- Born: Wilson, New York, U.S.
- Allegiance: United States
- Branch: United States Army
- Service years: 1972–2012
- Rank: Brigadier general
- Unit: United States Army Reserve
- Awards: Distinguished Service Medal; Legion of Merit (2); Bronze Star Medal;

= Frank A. Cipolla =

Frank A. Cipolla is an American retired military officer who served as a brigadier general in the United States Army.

==Early life and education==
A native of Wilson, New York, Cipolla is a graduate of Pennsylvania State University.

== Career ==
Cipolla originally enlisted in the United States Army at Fort Polk in Vernon Parish, Louisiana, in 1972. He was commissioned an officer in 1977. Soon, he went on to serve various assignments and commands with the 98th Division. Additionally, he has held assignments at Fort Leonard Wood in Pulaski County, Missouri, and The Pentagon. In 2004, he was deployed to serve in the Iraq War.

Cipolla served as the Deputy Commanding General of the 88th Regional Support Command at Fort McCoy in Monroe County, Wisconsin, until 2012. Previously, he has held commands at Fort Totten in Queens County, New York, and Fort Snelling in Hennepin County, Minnesota.

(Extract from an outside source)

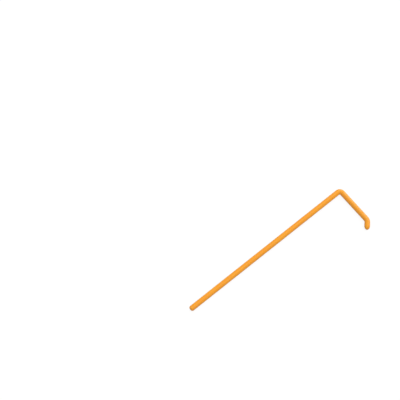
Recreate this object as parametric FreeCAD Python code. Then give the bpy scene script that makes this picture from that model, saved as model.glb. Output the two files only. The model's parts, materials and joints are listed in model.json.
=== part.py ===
"""L-shaped cell spreader, moulded in one piece as a round plastic bar.

A long straight handle turns square into a short spreading arm. The arm's free end turns on by half
a right angle into a short tip with a rounded nose, so that nothing sharp can dig into the agar. Both
turns lie in one plane, so the spreader lies flat on a bench. The handle's free end is rounded over
to a small flat, where the moulding was filled.

Frame: the origin is on the bench, under the middle of the spreader's outline. +X runs along the
handle from its free end to the corner, the arm runs along -Y, and +Z is up.
Sizes are in millimetres and angles in degrees.
"""
import FreeCAD, Part
import math
import os

from FreeCAD import Vector

# The bar
BAR_DIAMETER = 4.3

# Lengths along the centreline, to the points where its straight runs would cross
HANDLE_LENGTH = 148.0        # from the free end to the corner
ARM_LENGTH = 30.8            # from the corner to the tip's bend
TIP_LENGTH = 7.6             # from the tip's bend to the very end of the nose

# The two turns, both towards the same side, with the radius of the bar's wall on the inside
CORNER_TURN = 90.0
CORNER_INNER_RADIUS = 0.4
TIP_TURN = 45.0
TIP_INNER_RADIUS = 1.6

# The two ends: the tip's nose is half an ellipsoid, and the handle's flat end has a rounded rim
NOSE_LENGTH = 3.0
RIM_RADIUS = 1.8

BAR_RADIUS = BAR_DIAMETER / 2


def heading(turned):
    """Direction of the centreline once it has turned clockwise from +X by this angle."""
    angle = math.radians(turned)
    return Vector(math.cos(angle), -math.sin(angle), 0)


def bend(corner, turned, turn, inner_radius):
    """Arc that rounds off the centreline at a corner point and turns it further by this angle."""
    before = heading(turned)
    after = heading(turned + turn)
    half_turn = math.radians(turn) / 2
    radius = inner_radius + BAR_RADIUS
    setback = radius * math.tan(half_turn)
    inward = (after - before).normalize()
    middle = corner + inward * (radius / math.cos(half_turn) - radius)
    return Part.Arc(corner - before * setback, middle, corner + after * setback).toShape()


def centreline():
    """Centreline from the middle of the handle's flat end to where the tip's nose starts."""
    free_end = Vector(0, 0, BAR_RADIUS)
    corner = free_end + heading(0) * HANDLE_LENGTH
    tip_bend = corner + heading(CORNER_TURN) * ARM_LENGTH
    nose_start = tip_bend + heading(CORNER_TURN + TIP_TURN) * (TIP_LENGTH - NOSE_LENGTH)
    corner_arc = bend(corner, 0, CORNER_TURN, CORNER_INNER_RADIUS)
    tip_arc = bend(tip_bend, CORNER_TURN, TIP_TURN, TIP_INNER_RADIUS)
    return Part.Wire([
        Part.makeLine(free_end, corner_arc.firstVertex().Point),
        corner_arc,
        Part.makeLine(corner_arc.lastVertex().Point, tip_arc.firstVertex().Point),
        tip_arc,
        Part.makeLine(tip_arc.lastVertex().Point, nose_start),
    ])


def swept_bar(path):
    """Round bar along the centreline, cut off square at both ends."""
    circle = Part.Circle(path.Vertexes[0].Point, heading(0), BAR_RADIUS)
    return path.makePipeShell([Part.Wire(circle.toShape())], True, False)


def with_round_rim(bar, end):
    """The bar with the rim of its flat end, the one at this point, rounded off."""
    rims = [edge for edge in bar.Edges if edge.CenterOfMass.isEqual(end, BAR_RADIUS / 100)]
    return bar.makeFillet(RIM_RADIUS, rims)


def nose(start):
    """Nose of the tip: a quarter of an ellipse turned once round the tip's own line."""
    along = heading(CORNER_TURN + TIP_TURN)
    end = start + along * NOSE_LENGTH
    crest = start + Vector(0, 0, BAR_RADIUS)
    outline = Part.Arc(Part.Ellipse(end, crest, start), 0, math.pi / 2).toShape()
    sides = [Part.makeLine(crest, start), Part.makeLine(start, end)]
    return Part.Face(Part.Wire([outline] + sides)).revolve(start, along, 360)


def spreader():
    """The whole spreader, lying on the bench with the handle's free end over the origin."""
    path = centreline()
    bar = with_round_rim(swept_bar(path), path.Vertexes[0].Point)
    return bar.fuse(nose(path.Vertexes[-1].Point)).removeSplitter()


def centred(shape):
    """The shape moved along the bench, so that the middle of its outline is over the origin."""
    middle = shape.optimalBoundingBox(False, False).Center
    shape.translate(Vector(-middle.x, -middle.y, 0))
    return shape


os.makedirs("parts", exist_ok=True)
centred(spreader()).exportStep("parts/spreader.step")
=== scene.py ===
"""Makes the skin and finish of a moulded cell spreader, and a small white studio to show it in.

The file is laid out as an add-on. Property groups hold the sizes, colours and light levels, one
operator makes the moulding and one the studio, and main() calls them in order. The bar's length,
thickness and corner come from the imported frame, and the moulding replaces its node.
Lengths are in metres. The frame is the spreader's own: it lies on the bench at z = 0, with +X along
its handle towards the corner and its arm along -Y.
"""

import json
import math
from collections import namedtuple

import bmesh
import bpy
from bpy.props import FloatProperty, FloatVectorProperty, IntProperty, PointerProperty
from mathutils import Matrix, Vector


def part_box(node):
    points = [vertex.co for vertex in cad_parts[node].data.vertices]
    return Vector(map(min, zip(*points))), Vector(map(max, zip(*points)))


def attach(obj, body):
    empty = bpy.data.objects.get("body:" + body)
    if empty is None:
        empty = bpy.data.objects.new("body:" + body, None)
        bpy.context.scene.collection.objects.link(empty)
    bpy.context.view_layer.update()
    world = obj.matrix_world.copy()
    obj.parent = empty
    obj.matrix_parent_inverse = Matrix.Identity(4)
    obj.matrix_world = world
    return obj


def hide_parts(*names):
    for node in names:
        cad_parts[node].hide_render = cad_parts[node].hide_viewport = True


bl_info = {
    "name": "Cell Spreader",
    "version": (1, 0, 0),
    "blender": (4, 5, 0),
    "location": "3D View > Sidebar > Spreader",
    "description": "Makes a moulded L-shaped cell spreader and a studio to show it in",
    "category": "Object",
}

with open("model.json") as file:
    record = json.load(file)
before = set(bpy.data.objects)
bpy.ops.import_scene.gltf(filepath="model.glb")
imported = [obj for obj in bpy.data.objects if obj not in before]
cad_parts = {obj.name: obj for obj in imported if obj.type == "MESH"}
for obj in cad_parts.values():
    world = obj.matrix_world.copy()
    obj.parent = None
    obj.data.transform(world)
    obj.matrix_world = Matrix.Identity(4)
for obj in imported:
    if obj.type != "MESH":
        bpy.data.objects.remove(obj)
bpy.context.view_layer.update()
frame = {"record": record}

MM = 0.001
UP = Vector((0, 0, 1))
NODE = "spreader"
PLASTIC_IOR = 1.49
BENCH_ROUGHNESS = 0.9

# The angle between two rings of the rim is this many times a bend's
RIM_SPACING = 2

# Slack that keeps a span of whole steps from getting one more through rounding
ROUNDING = 1e-9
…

He retired on 30 June 2012.

==Honors and awards==
He has been awarded the Distinguished Service Medal, the Legion of Merit with oak leaf cluster, the Bronze Star Medal, the Meritorious Service Medal with four oak leaf clusters, the Army Commendation Medal with four oak leaf clusters, the Army Achievement Medal with oak leaf cluster, the Army Reserve Components Achievement Medal with silver oak leaf cluster, the National Defense Service Medal, the Iraq Campaign Medal, the Global War on Terrorism Service Medal, the Armed Forces Reserve Medal with silver hourglass device, and the Army Service Ribbon. In addition, he is authorized to wear the Office of the Joint Chiefs of Staff Identification Badge and the Combat Action Badge.